Return, exactly as written, the run of lines that begins at the line containing "cushion.position.y = -BASE_DEPTH / 2;" and ends at the line containing "imported = [obj". Nothing outside that run belongs in the answer.

[Rows from a 3D modeling dataset]
--------

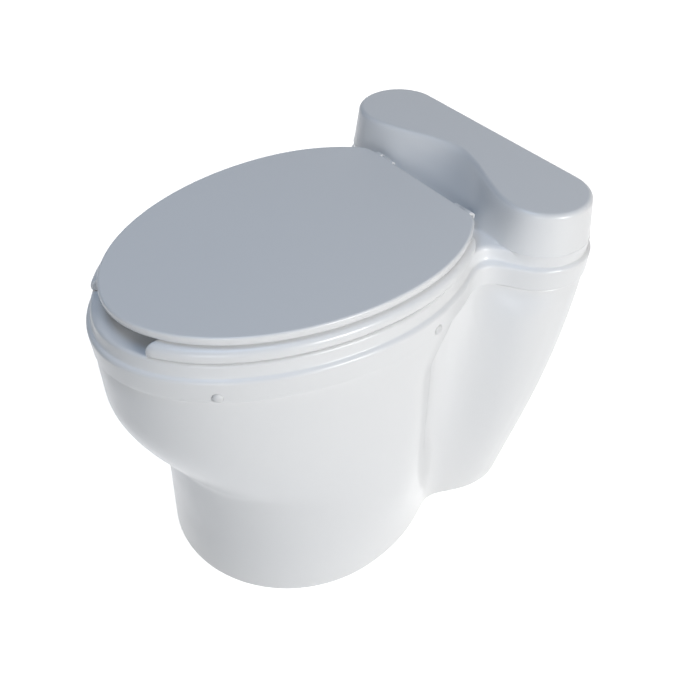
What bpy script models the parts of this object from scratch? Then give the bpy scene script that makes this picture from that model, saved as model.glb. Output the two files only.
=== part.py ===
"""Urine-diverting composting toilet: a lower tub, a lift-off top shell with its rear console,
seat and lid on two hinges, a diverting bowl, a container on a turntable, a drain pipe and a fan.

Metres, +Z up, floor at z = 0. The user sits facing -Y and the console is at +Y.
"""
import math

import bmesh
import bpy
from mathutils import Matrix, Vector

for old in list(bpy.data.objects):
    bpy.data.objects.remove(old, do_unlink=True)

# Band: the widest outline of the top shell, seen from above
band_half_width = 0.209
band_front = 0.305
band_rear = 0.262
band_power = 1.94
console_back = 0.362
console_band_half = 0.229
console_band_corner = 0.0785
console_band_front = 0.205
band_blend = 0.055
band_neck_half = 0.140
band_neck_blend = 0.030
neck_half_width = 0.147
neck_top_half = 0.137
neck_corner = 0.020
neck_inset = 0.055
bowl_y = (band_front - console_back) / 2
plan_centre = 0.130
plan_reach = 0.60

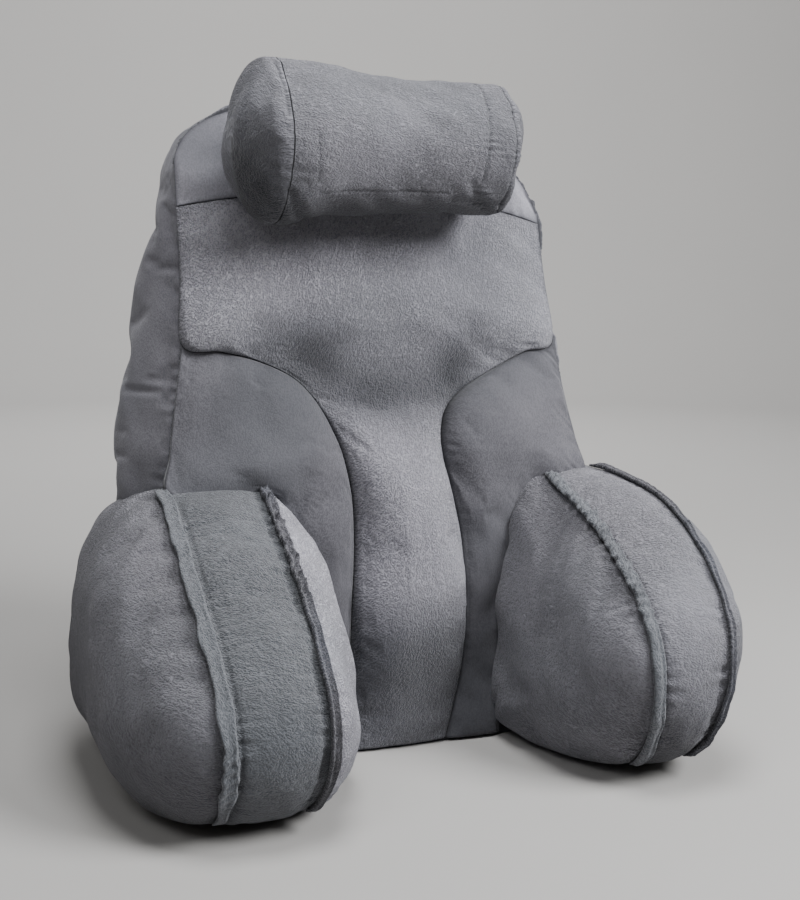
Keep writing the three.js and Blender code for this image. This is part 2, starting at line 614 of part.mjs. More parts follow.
// The roll lies against the headrest and the top of the front panel, which press it flat there
const bandLeft = -1 + ROLL_BANDS.left / ROLL.halfLength;
const bandRight = 1 - ROLL_BANDS.right / ROLL.halfLength;
const slit = GAP / ROLL.halfLength;
const rollPieces = {
  roll_cap_left: rollCap(-1),
  roll_band_left: rollSection(-1, bandLeft - slit),
  roll_body: rollSection(bandLeft, bandRight - slit),
  roll_band_right: rollSection(bandRight, 1),
  roll_cap_right: rollCap(1),
};
for (const [name, geometry] of Object.entries(rollPieces)) {
  add(name, pressed(geometry, [{ by: headrest, y: -GAP }, { by: front, y: -GAP }]), MATERIALS.plush);
}

cushion.position.y = -BASE_DEPTH / 2;
const group = new THREE.Group();
group.add(cushion);

export default group;
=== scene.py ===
import math
import bpy
import numpy as np
from mathutils import Matrix


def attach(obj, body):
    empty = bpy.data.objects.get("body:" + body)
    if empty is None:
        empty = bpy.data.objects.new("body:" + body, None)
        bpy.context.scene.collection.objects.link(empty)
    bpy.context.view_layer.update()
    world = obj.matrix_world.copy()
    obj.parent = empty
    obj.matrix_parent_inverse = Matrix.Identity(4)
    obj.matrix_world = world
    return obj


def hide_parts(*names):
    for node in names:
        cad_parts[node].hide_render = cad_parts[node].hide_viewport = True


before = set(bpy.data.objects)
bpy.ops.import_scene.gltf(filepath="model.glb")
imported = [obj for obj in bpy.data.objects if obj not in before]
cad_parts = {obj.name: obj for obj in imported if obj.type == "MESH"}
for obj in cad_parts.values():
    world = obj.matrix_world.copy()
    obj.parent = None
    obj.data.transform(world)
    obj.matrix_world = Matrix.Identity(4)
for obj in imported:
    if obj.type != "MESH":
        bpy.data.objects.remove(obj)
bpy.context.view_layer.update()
print("frame loaded")

# Shapes are worked out in millimetres from the line where the front seams meet the floor, and moved back by
# half the base when they become meshes
back = {
    "baseDepth": 200, "lean": 0.2, "gap": 0.4, "rim": 3, "topZ": 684, "middleZ": 300,
    "shoulders": {"left": (212, 600, 2.8), "right": (206, 545, 2)},  # x, z, power of the curve
    "sideSeam": [(0, 240, 0), (120, 240, 4), (235, 240, 28), (300, 236, 36), (355, 226, 40),
                 (427, 214, 42), (490, 210, 34), (545, 209, 20)],  # z, x, swell
    "swellShare": {"left": 1, "right": 0.5}, "shoulderSwell": 2, "shoulderEase": 90, "shoulderMiddleZ": 500,
    "taper": 14, "taperHeight": 100, "pinch": 2.4,
    "rearCrown": 14, "rearSize": 0.988, "rearReach": 0.4, "rearWidth": 260,
    "grid": (58, 1020), "rearGrid": (60, 420),  # rows, columns
    "step": 1.95, "rearStep": 4.7,  # from column to column
    "outlineSteps": 90,
    "inside": (0, 100, 300),
}
gap = back["gap"]
signs = {"left": -1, "right": 1}


# Catmull-Rom curve through a list, t counted in entries from 0; each entry may be a number or an array
def curveThrough(values, t):
    values = np.asarray(values, float)
    t = np.asarray(t, float)
    last = len(values) - 1
    i = np.clip(np.floor(t).astype(int), 0, last - 1)
    f = (t - i).reshape(t.shape + (1,) * (values.ndim - 1))
    padded = np.concatenate([[2 * values[0] - values[1]], values, [2 * values[-1] - values[-2]]])
    a, b, c, d = (padded[i + k] for k in range(4))
    return 0.5 * (2 * b + (c - a) * f + (2 * a - 5 * b + 4 * c - d) * f**2 + (3 * b - a - 3 * c + d) * f**3)


# from a to b by a share
def mix(a, b, f):
    return a + (b - a) * f


def unit(f):
    return np.clip(f, 0, 1)


def setAll(thing, values):
    for key, value in values.items():
        setattr(thing, key, value)
    return thing


# 0 to 1 with level ends
def ease(f):
    g = unit(f)
    return g * g * (3 - 2 * g)


# a quarter of an ellipse: 0 at the seam, 1 from the reach inwards
def rise(distance, reach):
    return np.sqrt(unit(1 - (1 - unit(distance / reach)) ** 2))


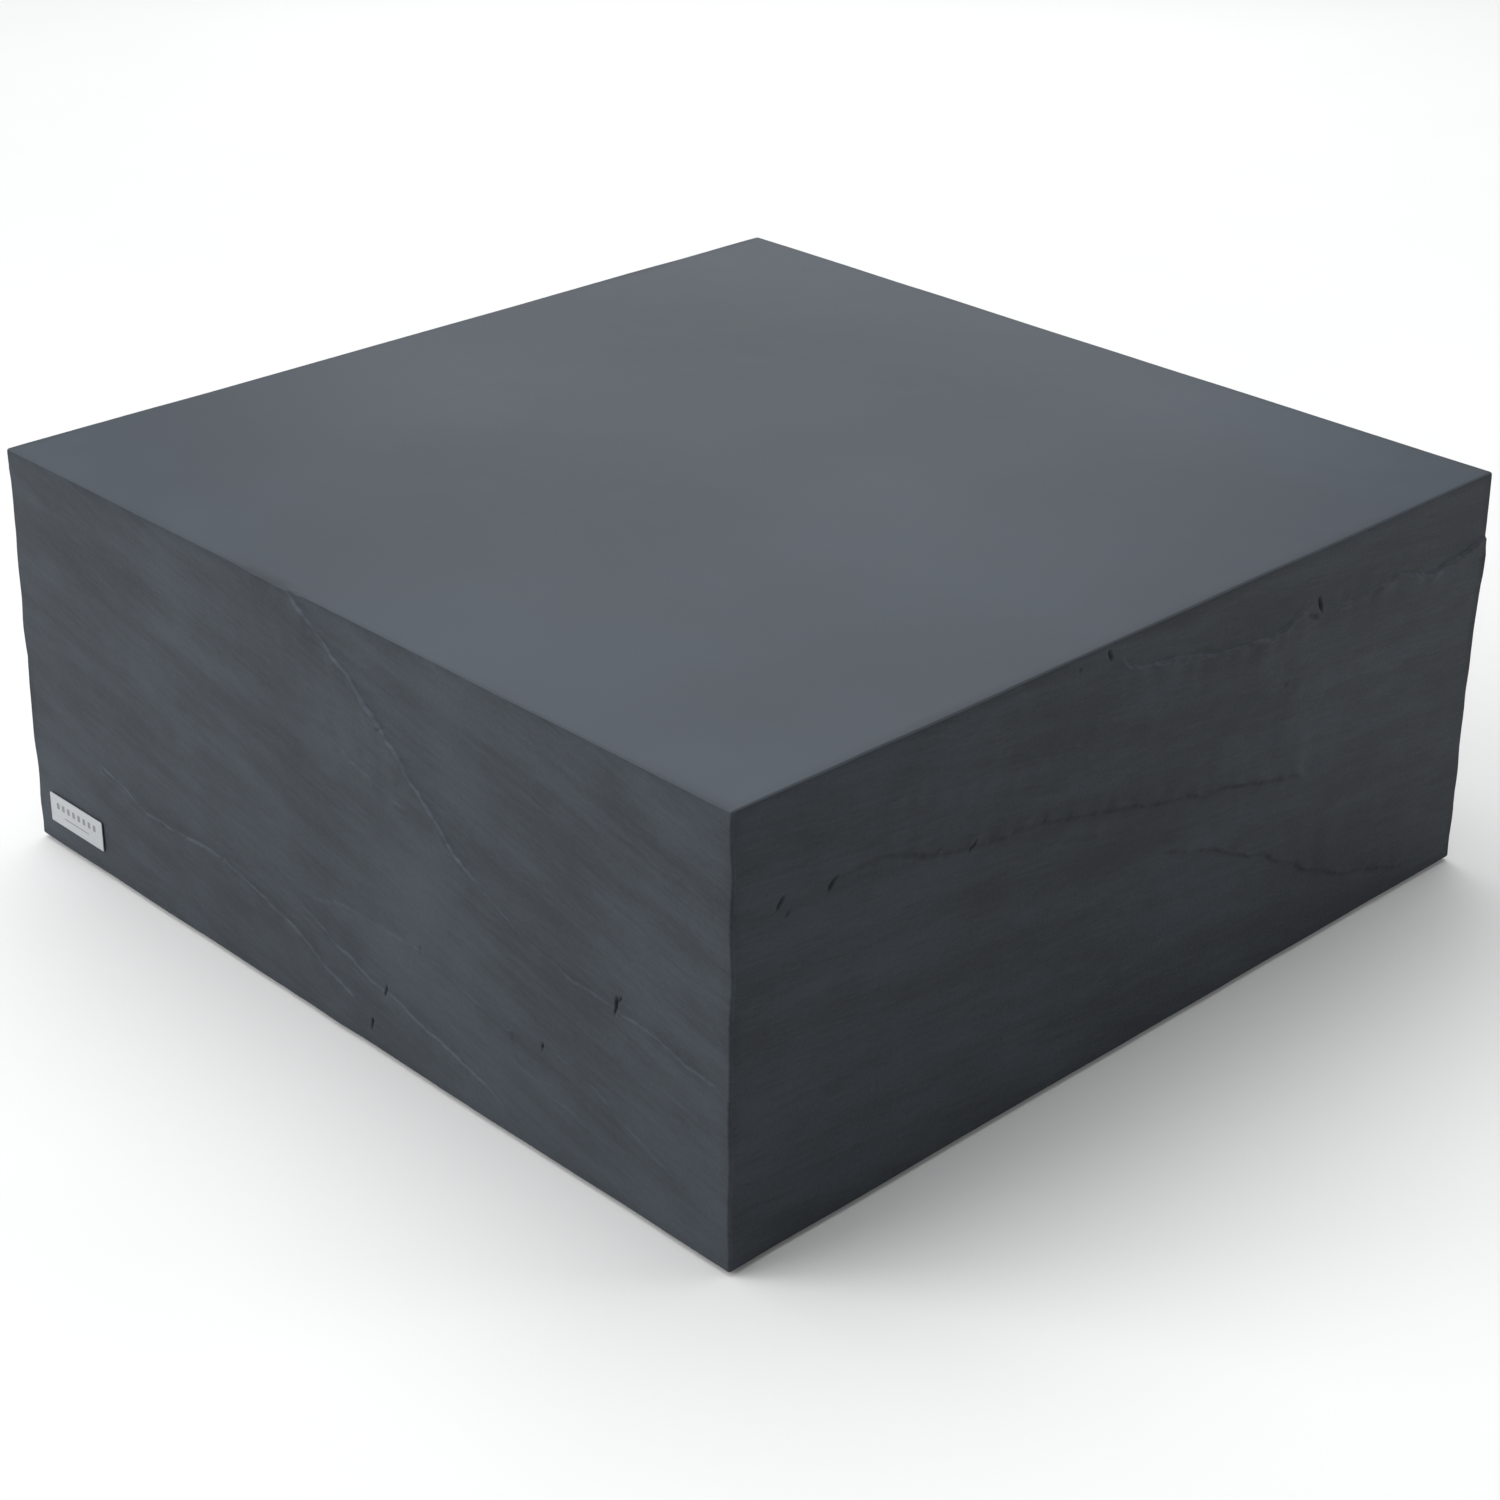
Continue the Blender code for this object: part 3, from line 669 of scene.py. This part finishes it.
def split_slate(name, turn, stretch_axis, painted_shade_factor=1.0):
    """The sides: fine streaks along the dipping grain, over clouds and speckle.

    A ledge has a painted highlight on its shelf or painted shade under its overhang, and nicks and
    arrises are darkened with painted shade. The last argument darkens the whole side as painted
    shade.
    """
    material, place = new_finish(name)

    def along_grain(thickness, length):
        size = [thickness] * 3
        size[stretch_axis] = length
        return place.stretched(turn, size)

    streaks = along_grain(0.004, 0.045).noise(1.0, 4.0, 0.62)
    hairs = along_grain(0.0016, 0.010).noise(1.0, 3.0, 0.6)
    bands = along_grain(0.03, 0.20).noise(1.0, 3.0, 0.55)
    clouds = place.noise(5.0, 4.0, 0.55)
    mottle = place.noise(230.0, 3.0, 0.65)
    speckle = place.noise(800.0, 2.0, 0.7)
    ledge = place.attribute("ledge")
    pit = place.attribute("pit")
    arris = place.attribute("arris")
    tone = streaks * 0.20 + hairs * 0.14 + bands * 0.28 + clouds * 0.38
    colour = tone.ramp(0.36, 0.64).tint(SLATE_DARK, SLATE_LIGHT)
    # Painted light: a highlight on a ledge's shelf, painted shade under its overhang, in nicks and
    # along arrises
    bright = ledge.ramp(0.0, 1.5, 0.0, 0.75)
    dark = ledge.ramp(-1.4, 0.0, 0.25, 0.0)
    light = 0.73 + speckle * 0.24 + mottle * 0.30 + bright - dark - pit * 0.38 - arris * 0.25
    set_finish(
        material,
        place,
        height=streaks * 0.35 + hairs * 0.25 + mottle * 0.12 + speckle * 0.12 + bands * 0.5,
        depth=0.0018,
        Base_Color=(light * painted_shade_factor).shade(colour),
        Roughness=0.52 + hairs * 0.12 + clouds * 0.10 + arris * 0.2,
        Specular_IOR_Level=0.15,
    )
    return material


def floated_top(name):
    """The top: almost even, with wide soft clouds left by the float and a fine grain."""
    material, place = new_finish(name)
    clouds = place.noise(2.6, 2.0, 0.45)
    mottle = place.noise(22.0, 4.0, 0.55)
    grain = place.noise(1100.0, 2.0, 0.6)
    arris = place.attribute("arris")
    colour = (clouds * 0.75 + mottle * 0.25).ramp(0.36, 0.66).tint(TOP_DARK, TOP_LIGHT)
    # The arrises are darkened with painted shade
    light = 0.96 + grain * 0.08 - arris * 0.35
    set_finish(
        material,
        place,
        height=mottle * 0.5 + grain * 0.2,
        depth=0.0003,
        Base_Color=light.shade(colour),
        Roughness=0.40 + mottle * 0.10 + arris * 0.1,
        Specular_IOR_Level=0.26,
    )
    return material


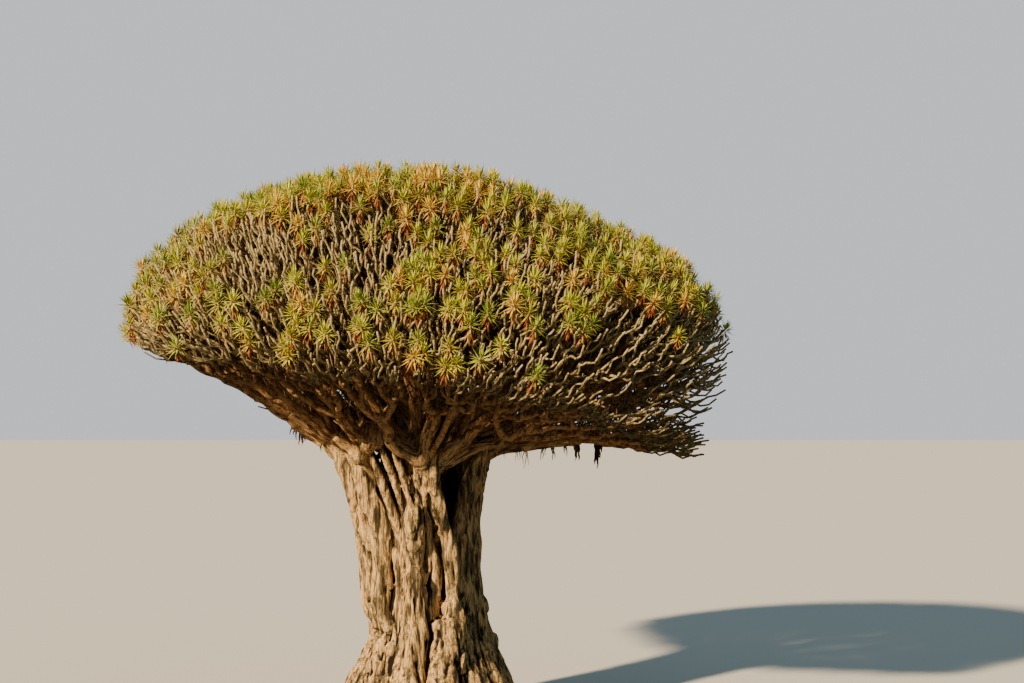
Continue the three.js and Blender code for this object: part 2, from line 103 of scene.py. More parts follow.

--------

Final result –
cushion.position.y = -BASE_DEPTH / 2;
const group = new THREE.Group();
group.add(cushion);

export default group;
=== scene.py ===
import math
import bpy
import numpy as np
from mathutils import Matrix


def attach(obj, body):
    empty = bpy.data.objects.get("body:" + body)
    if empty is None:
        empty = bpy.data.objects.new("body:" + body, None)
        bpy.context.scene.collection.objects.link(empty)
    bpy.context.view_layer.update()
    world = obj.matrix_world.copy()
    obj.parent = empty
    obj.matrix_parent_inverse = Matrix.Identity(4)
    obj.matrix_world = world
    return obj


def hide_parts(*names):
    for node in names:
        cad_parts[node].hide_render = cad_parts[node].hide_viewport = True


before = set(bpy.data.objects)
bpy.ops.import_scene.gltf(filepath="model.glb")
imported = [obj for obj in bpy.data.objects if obj not in before]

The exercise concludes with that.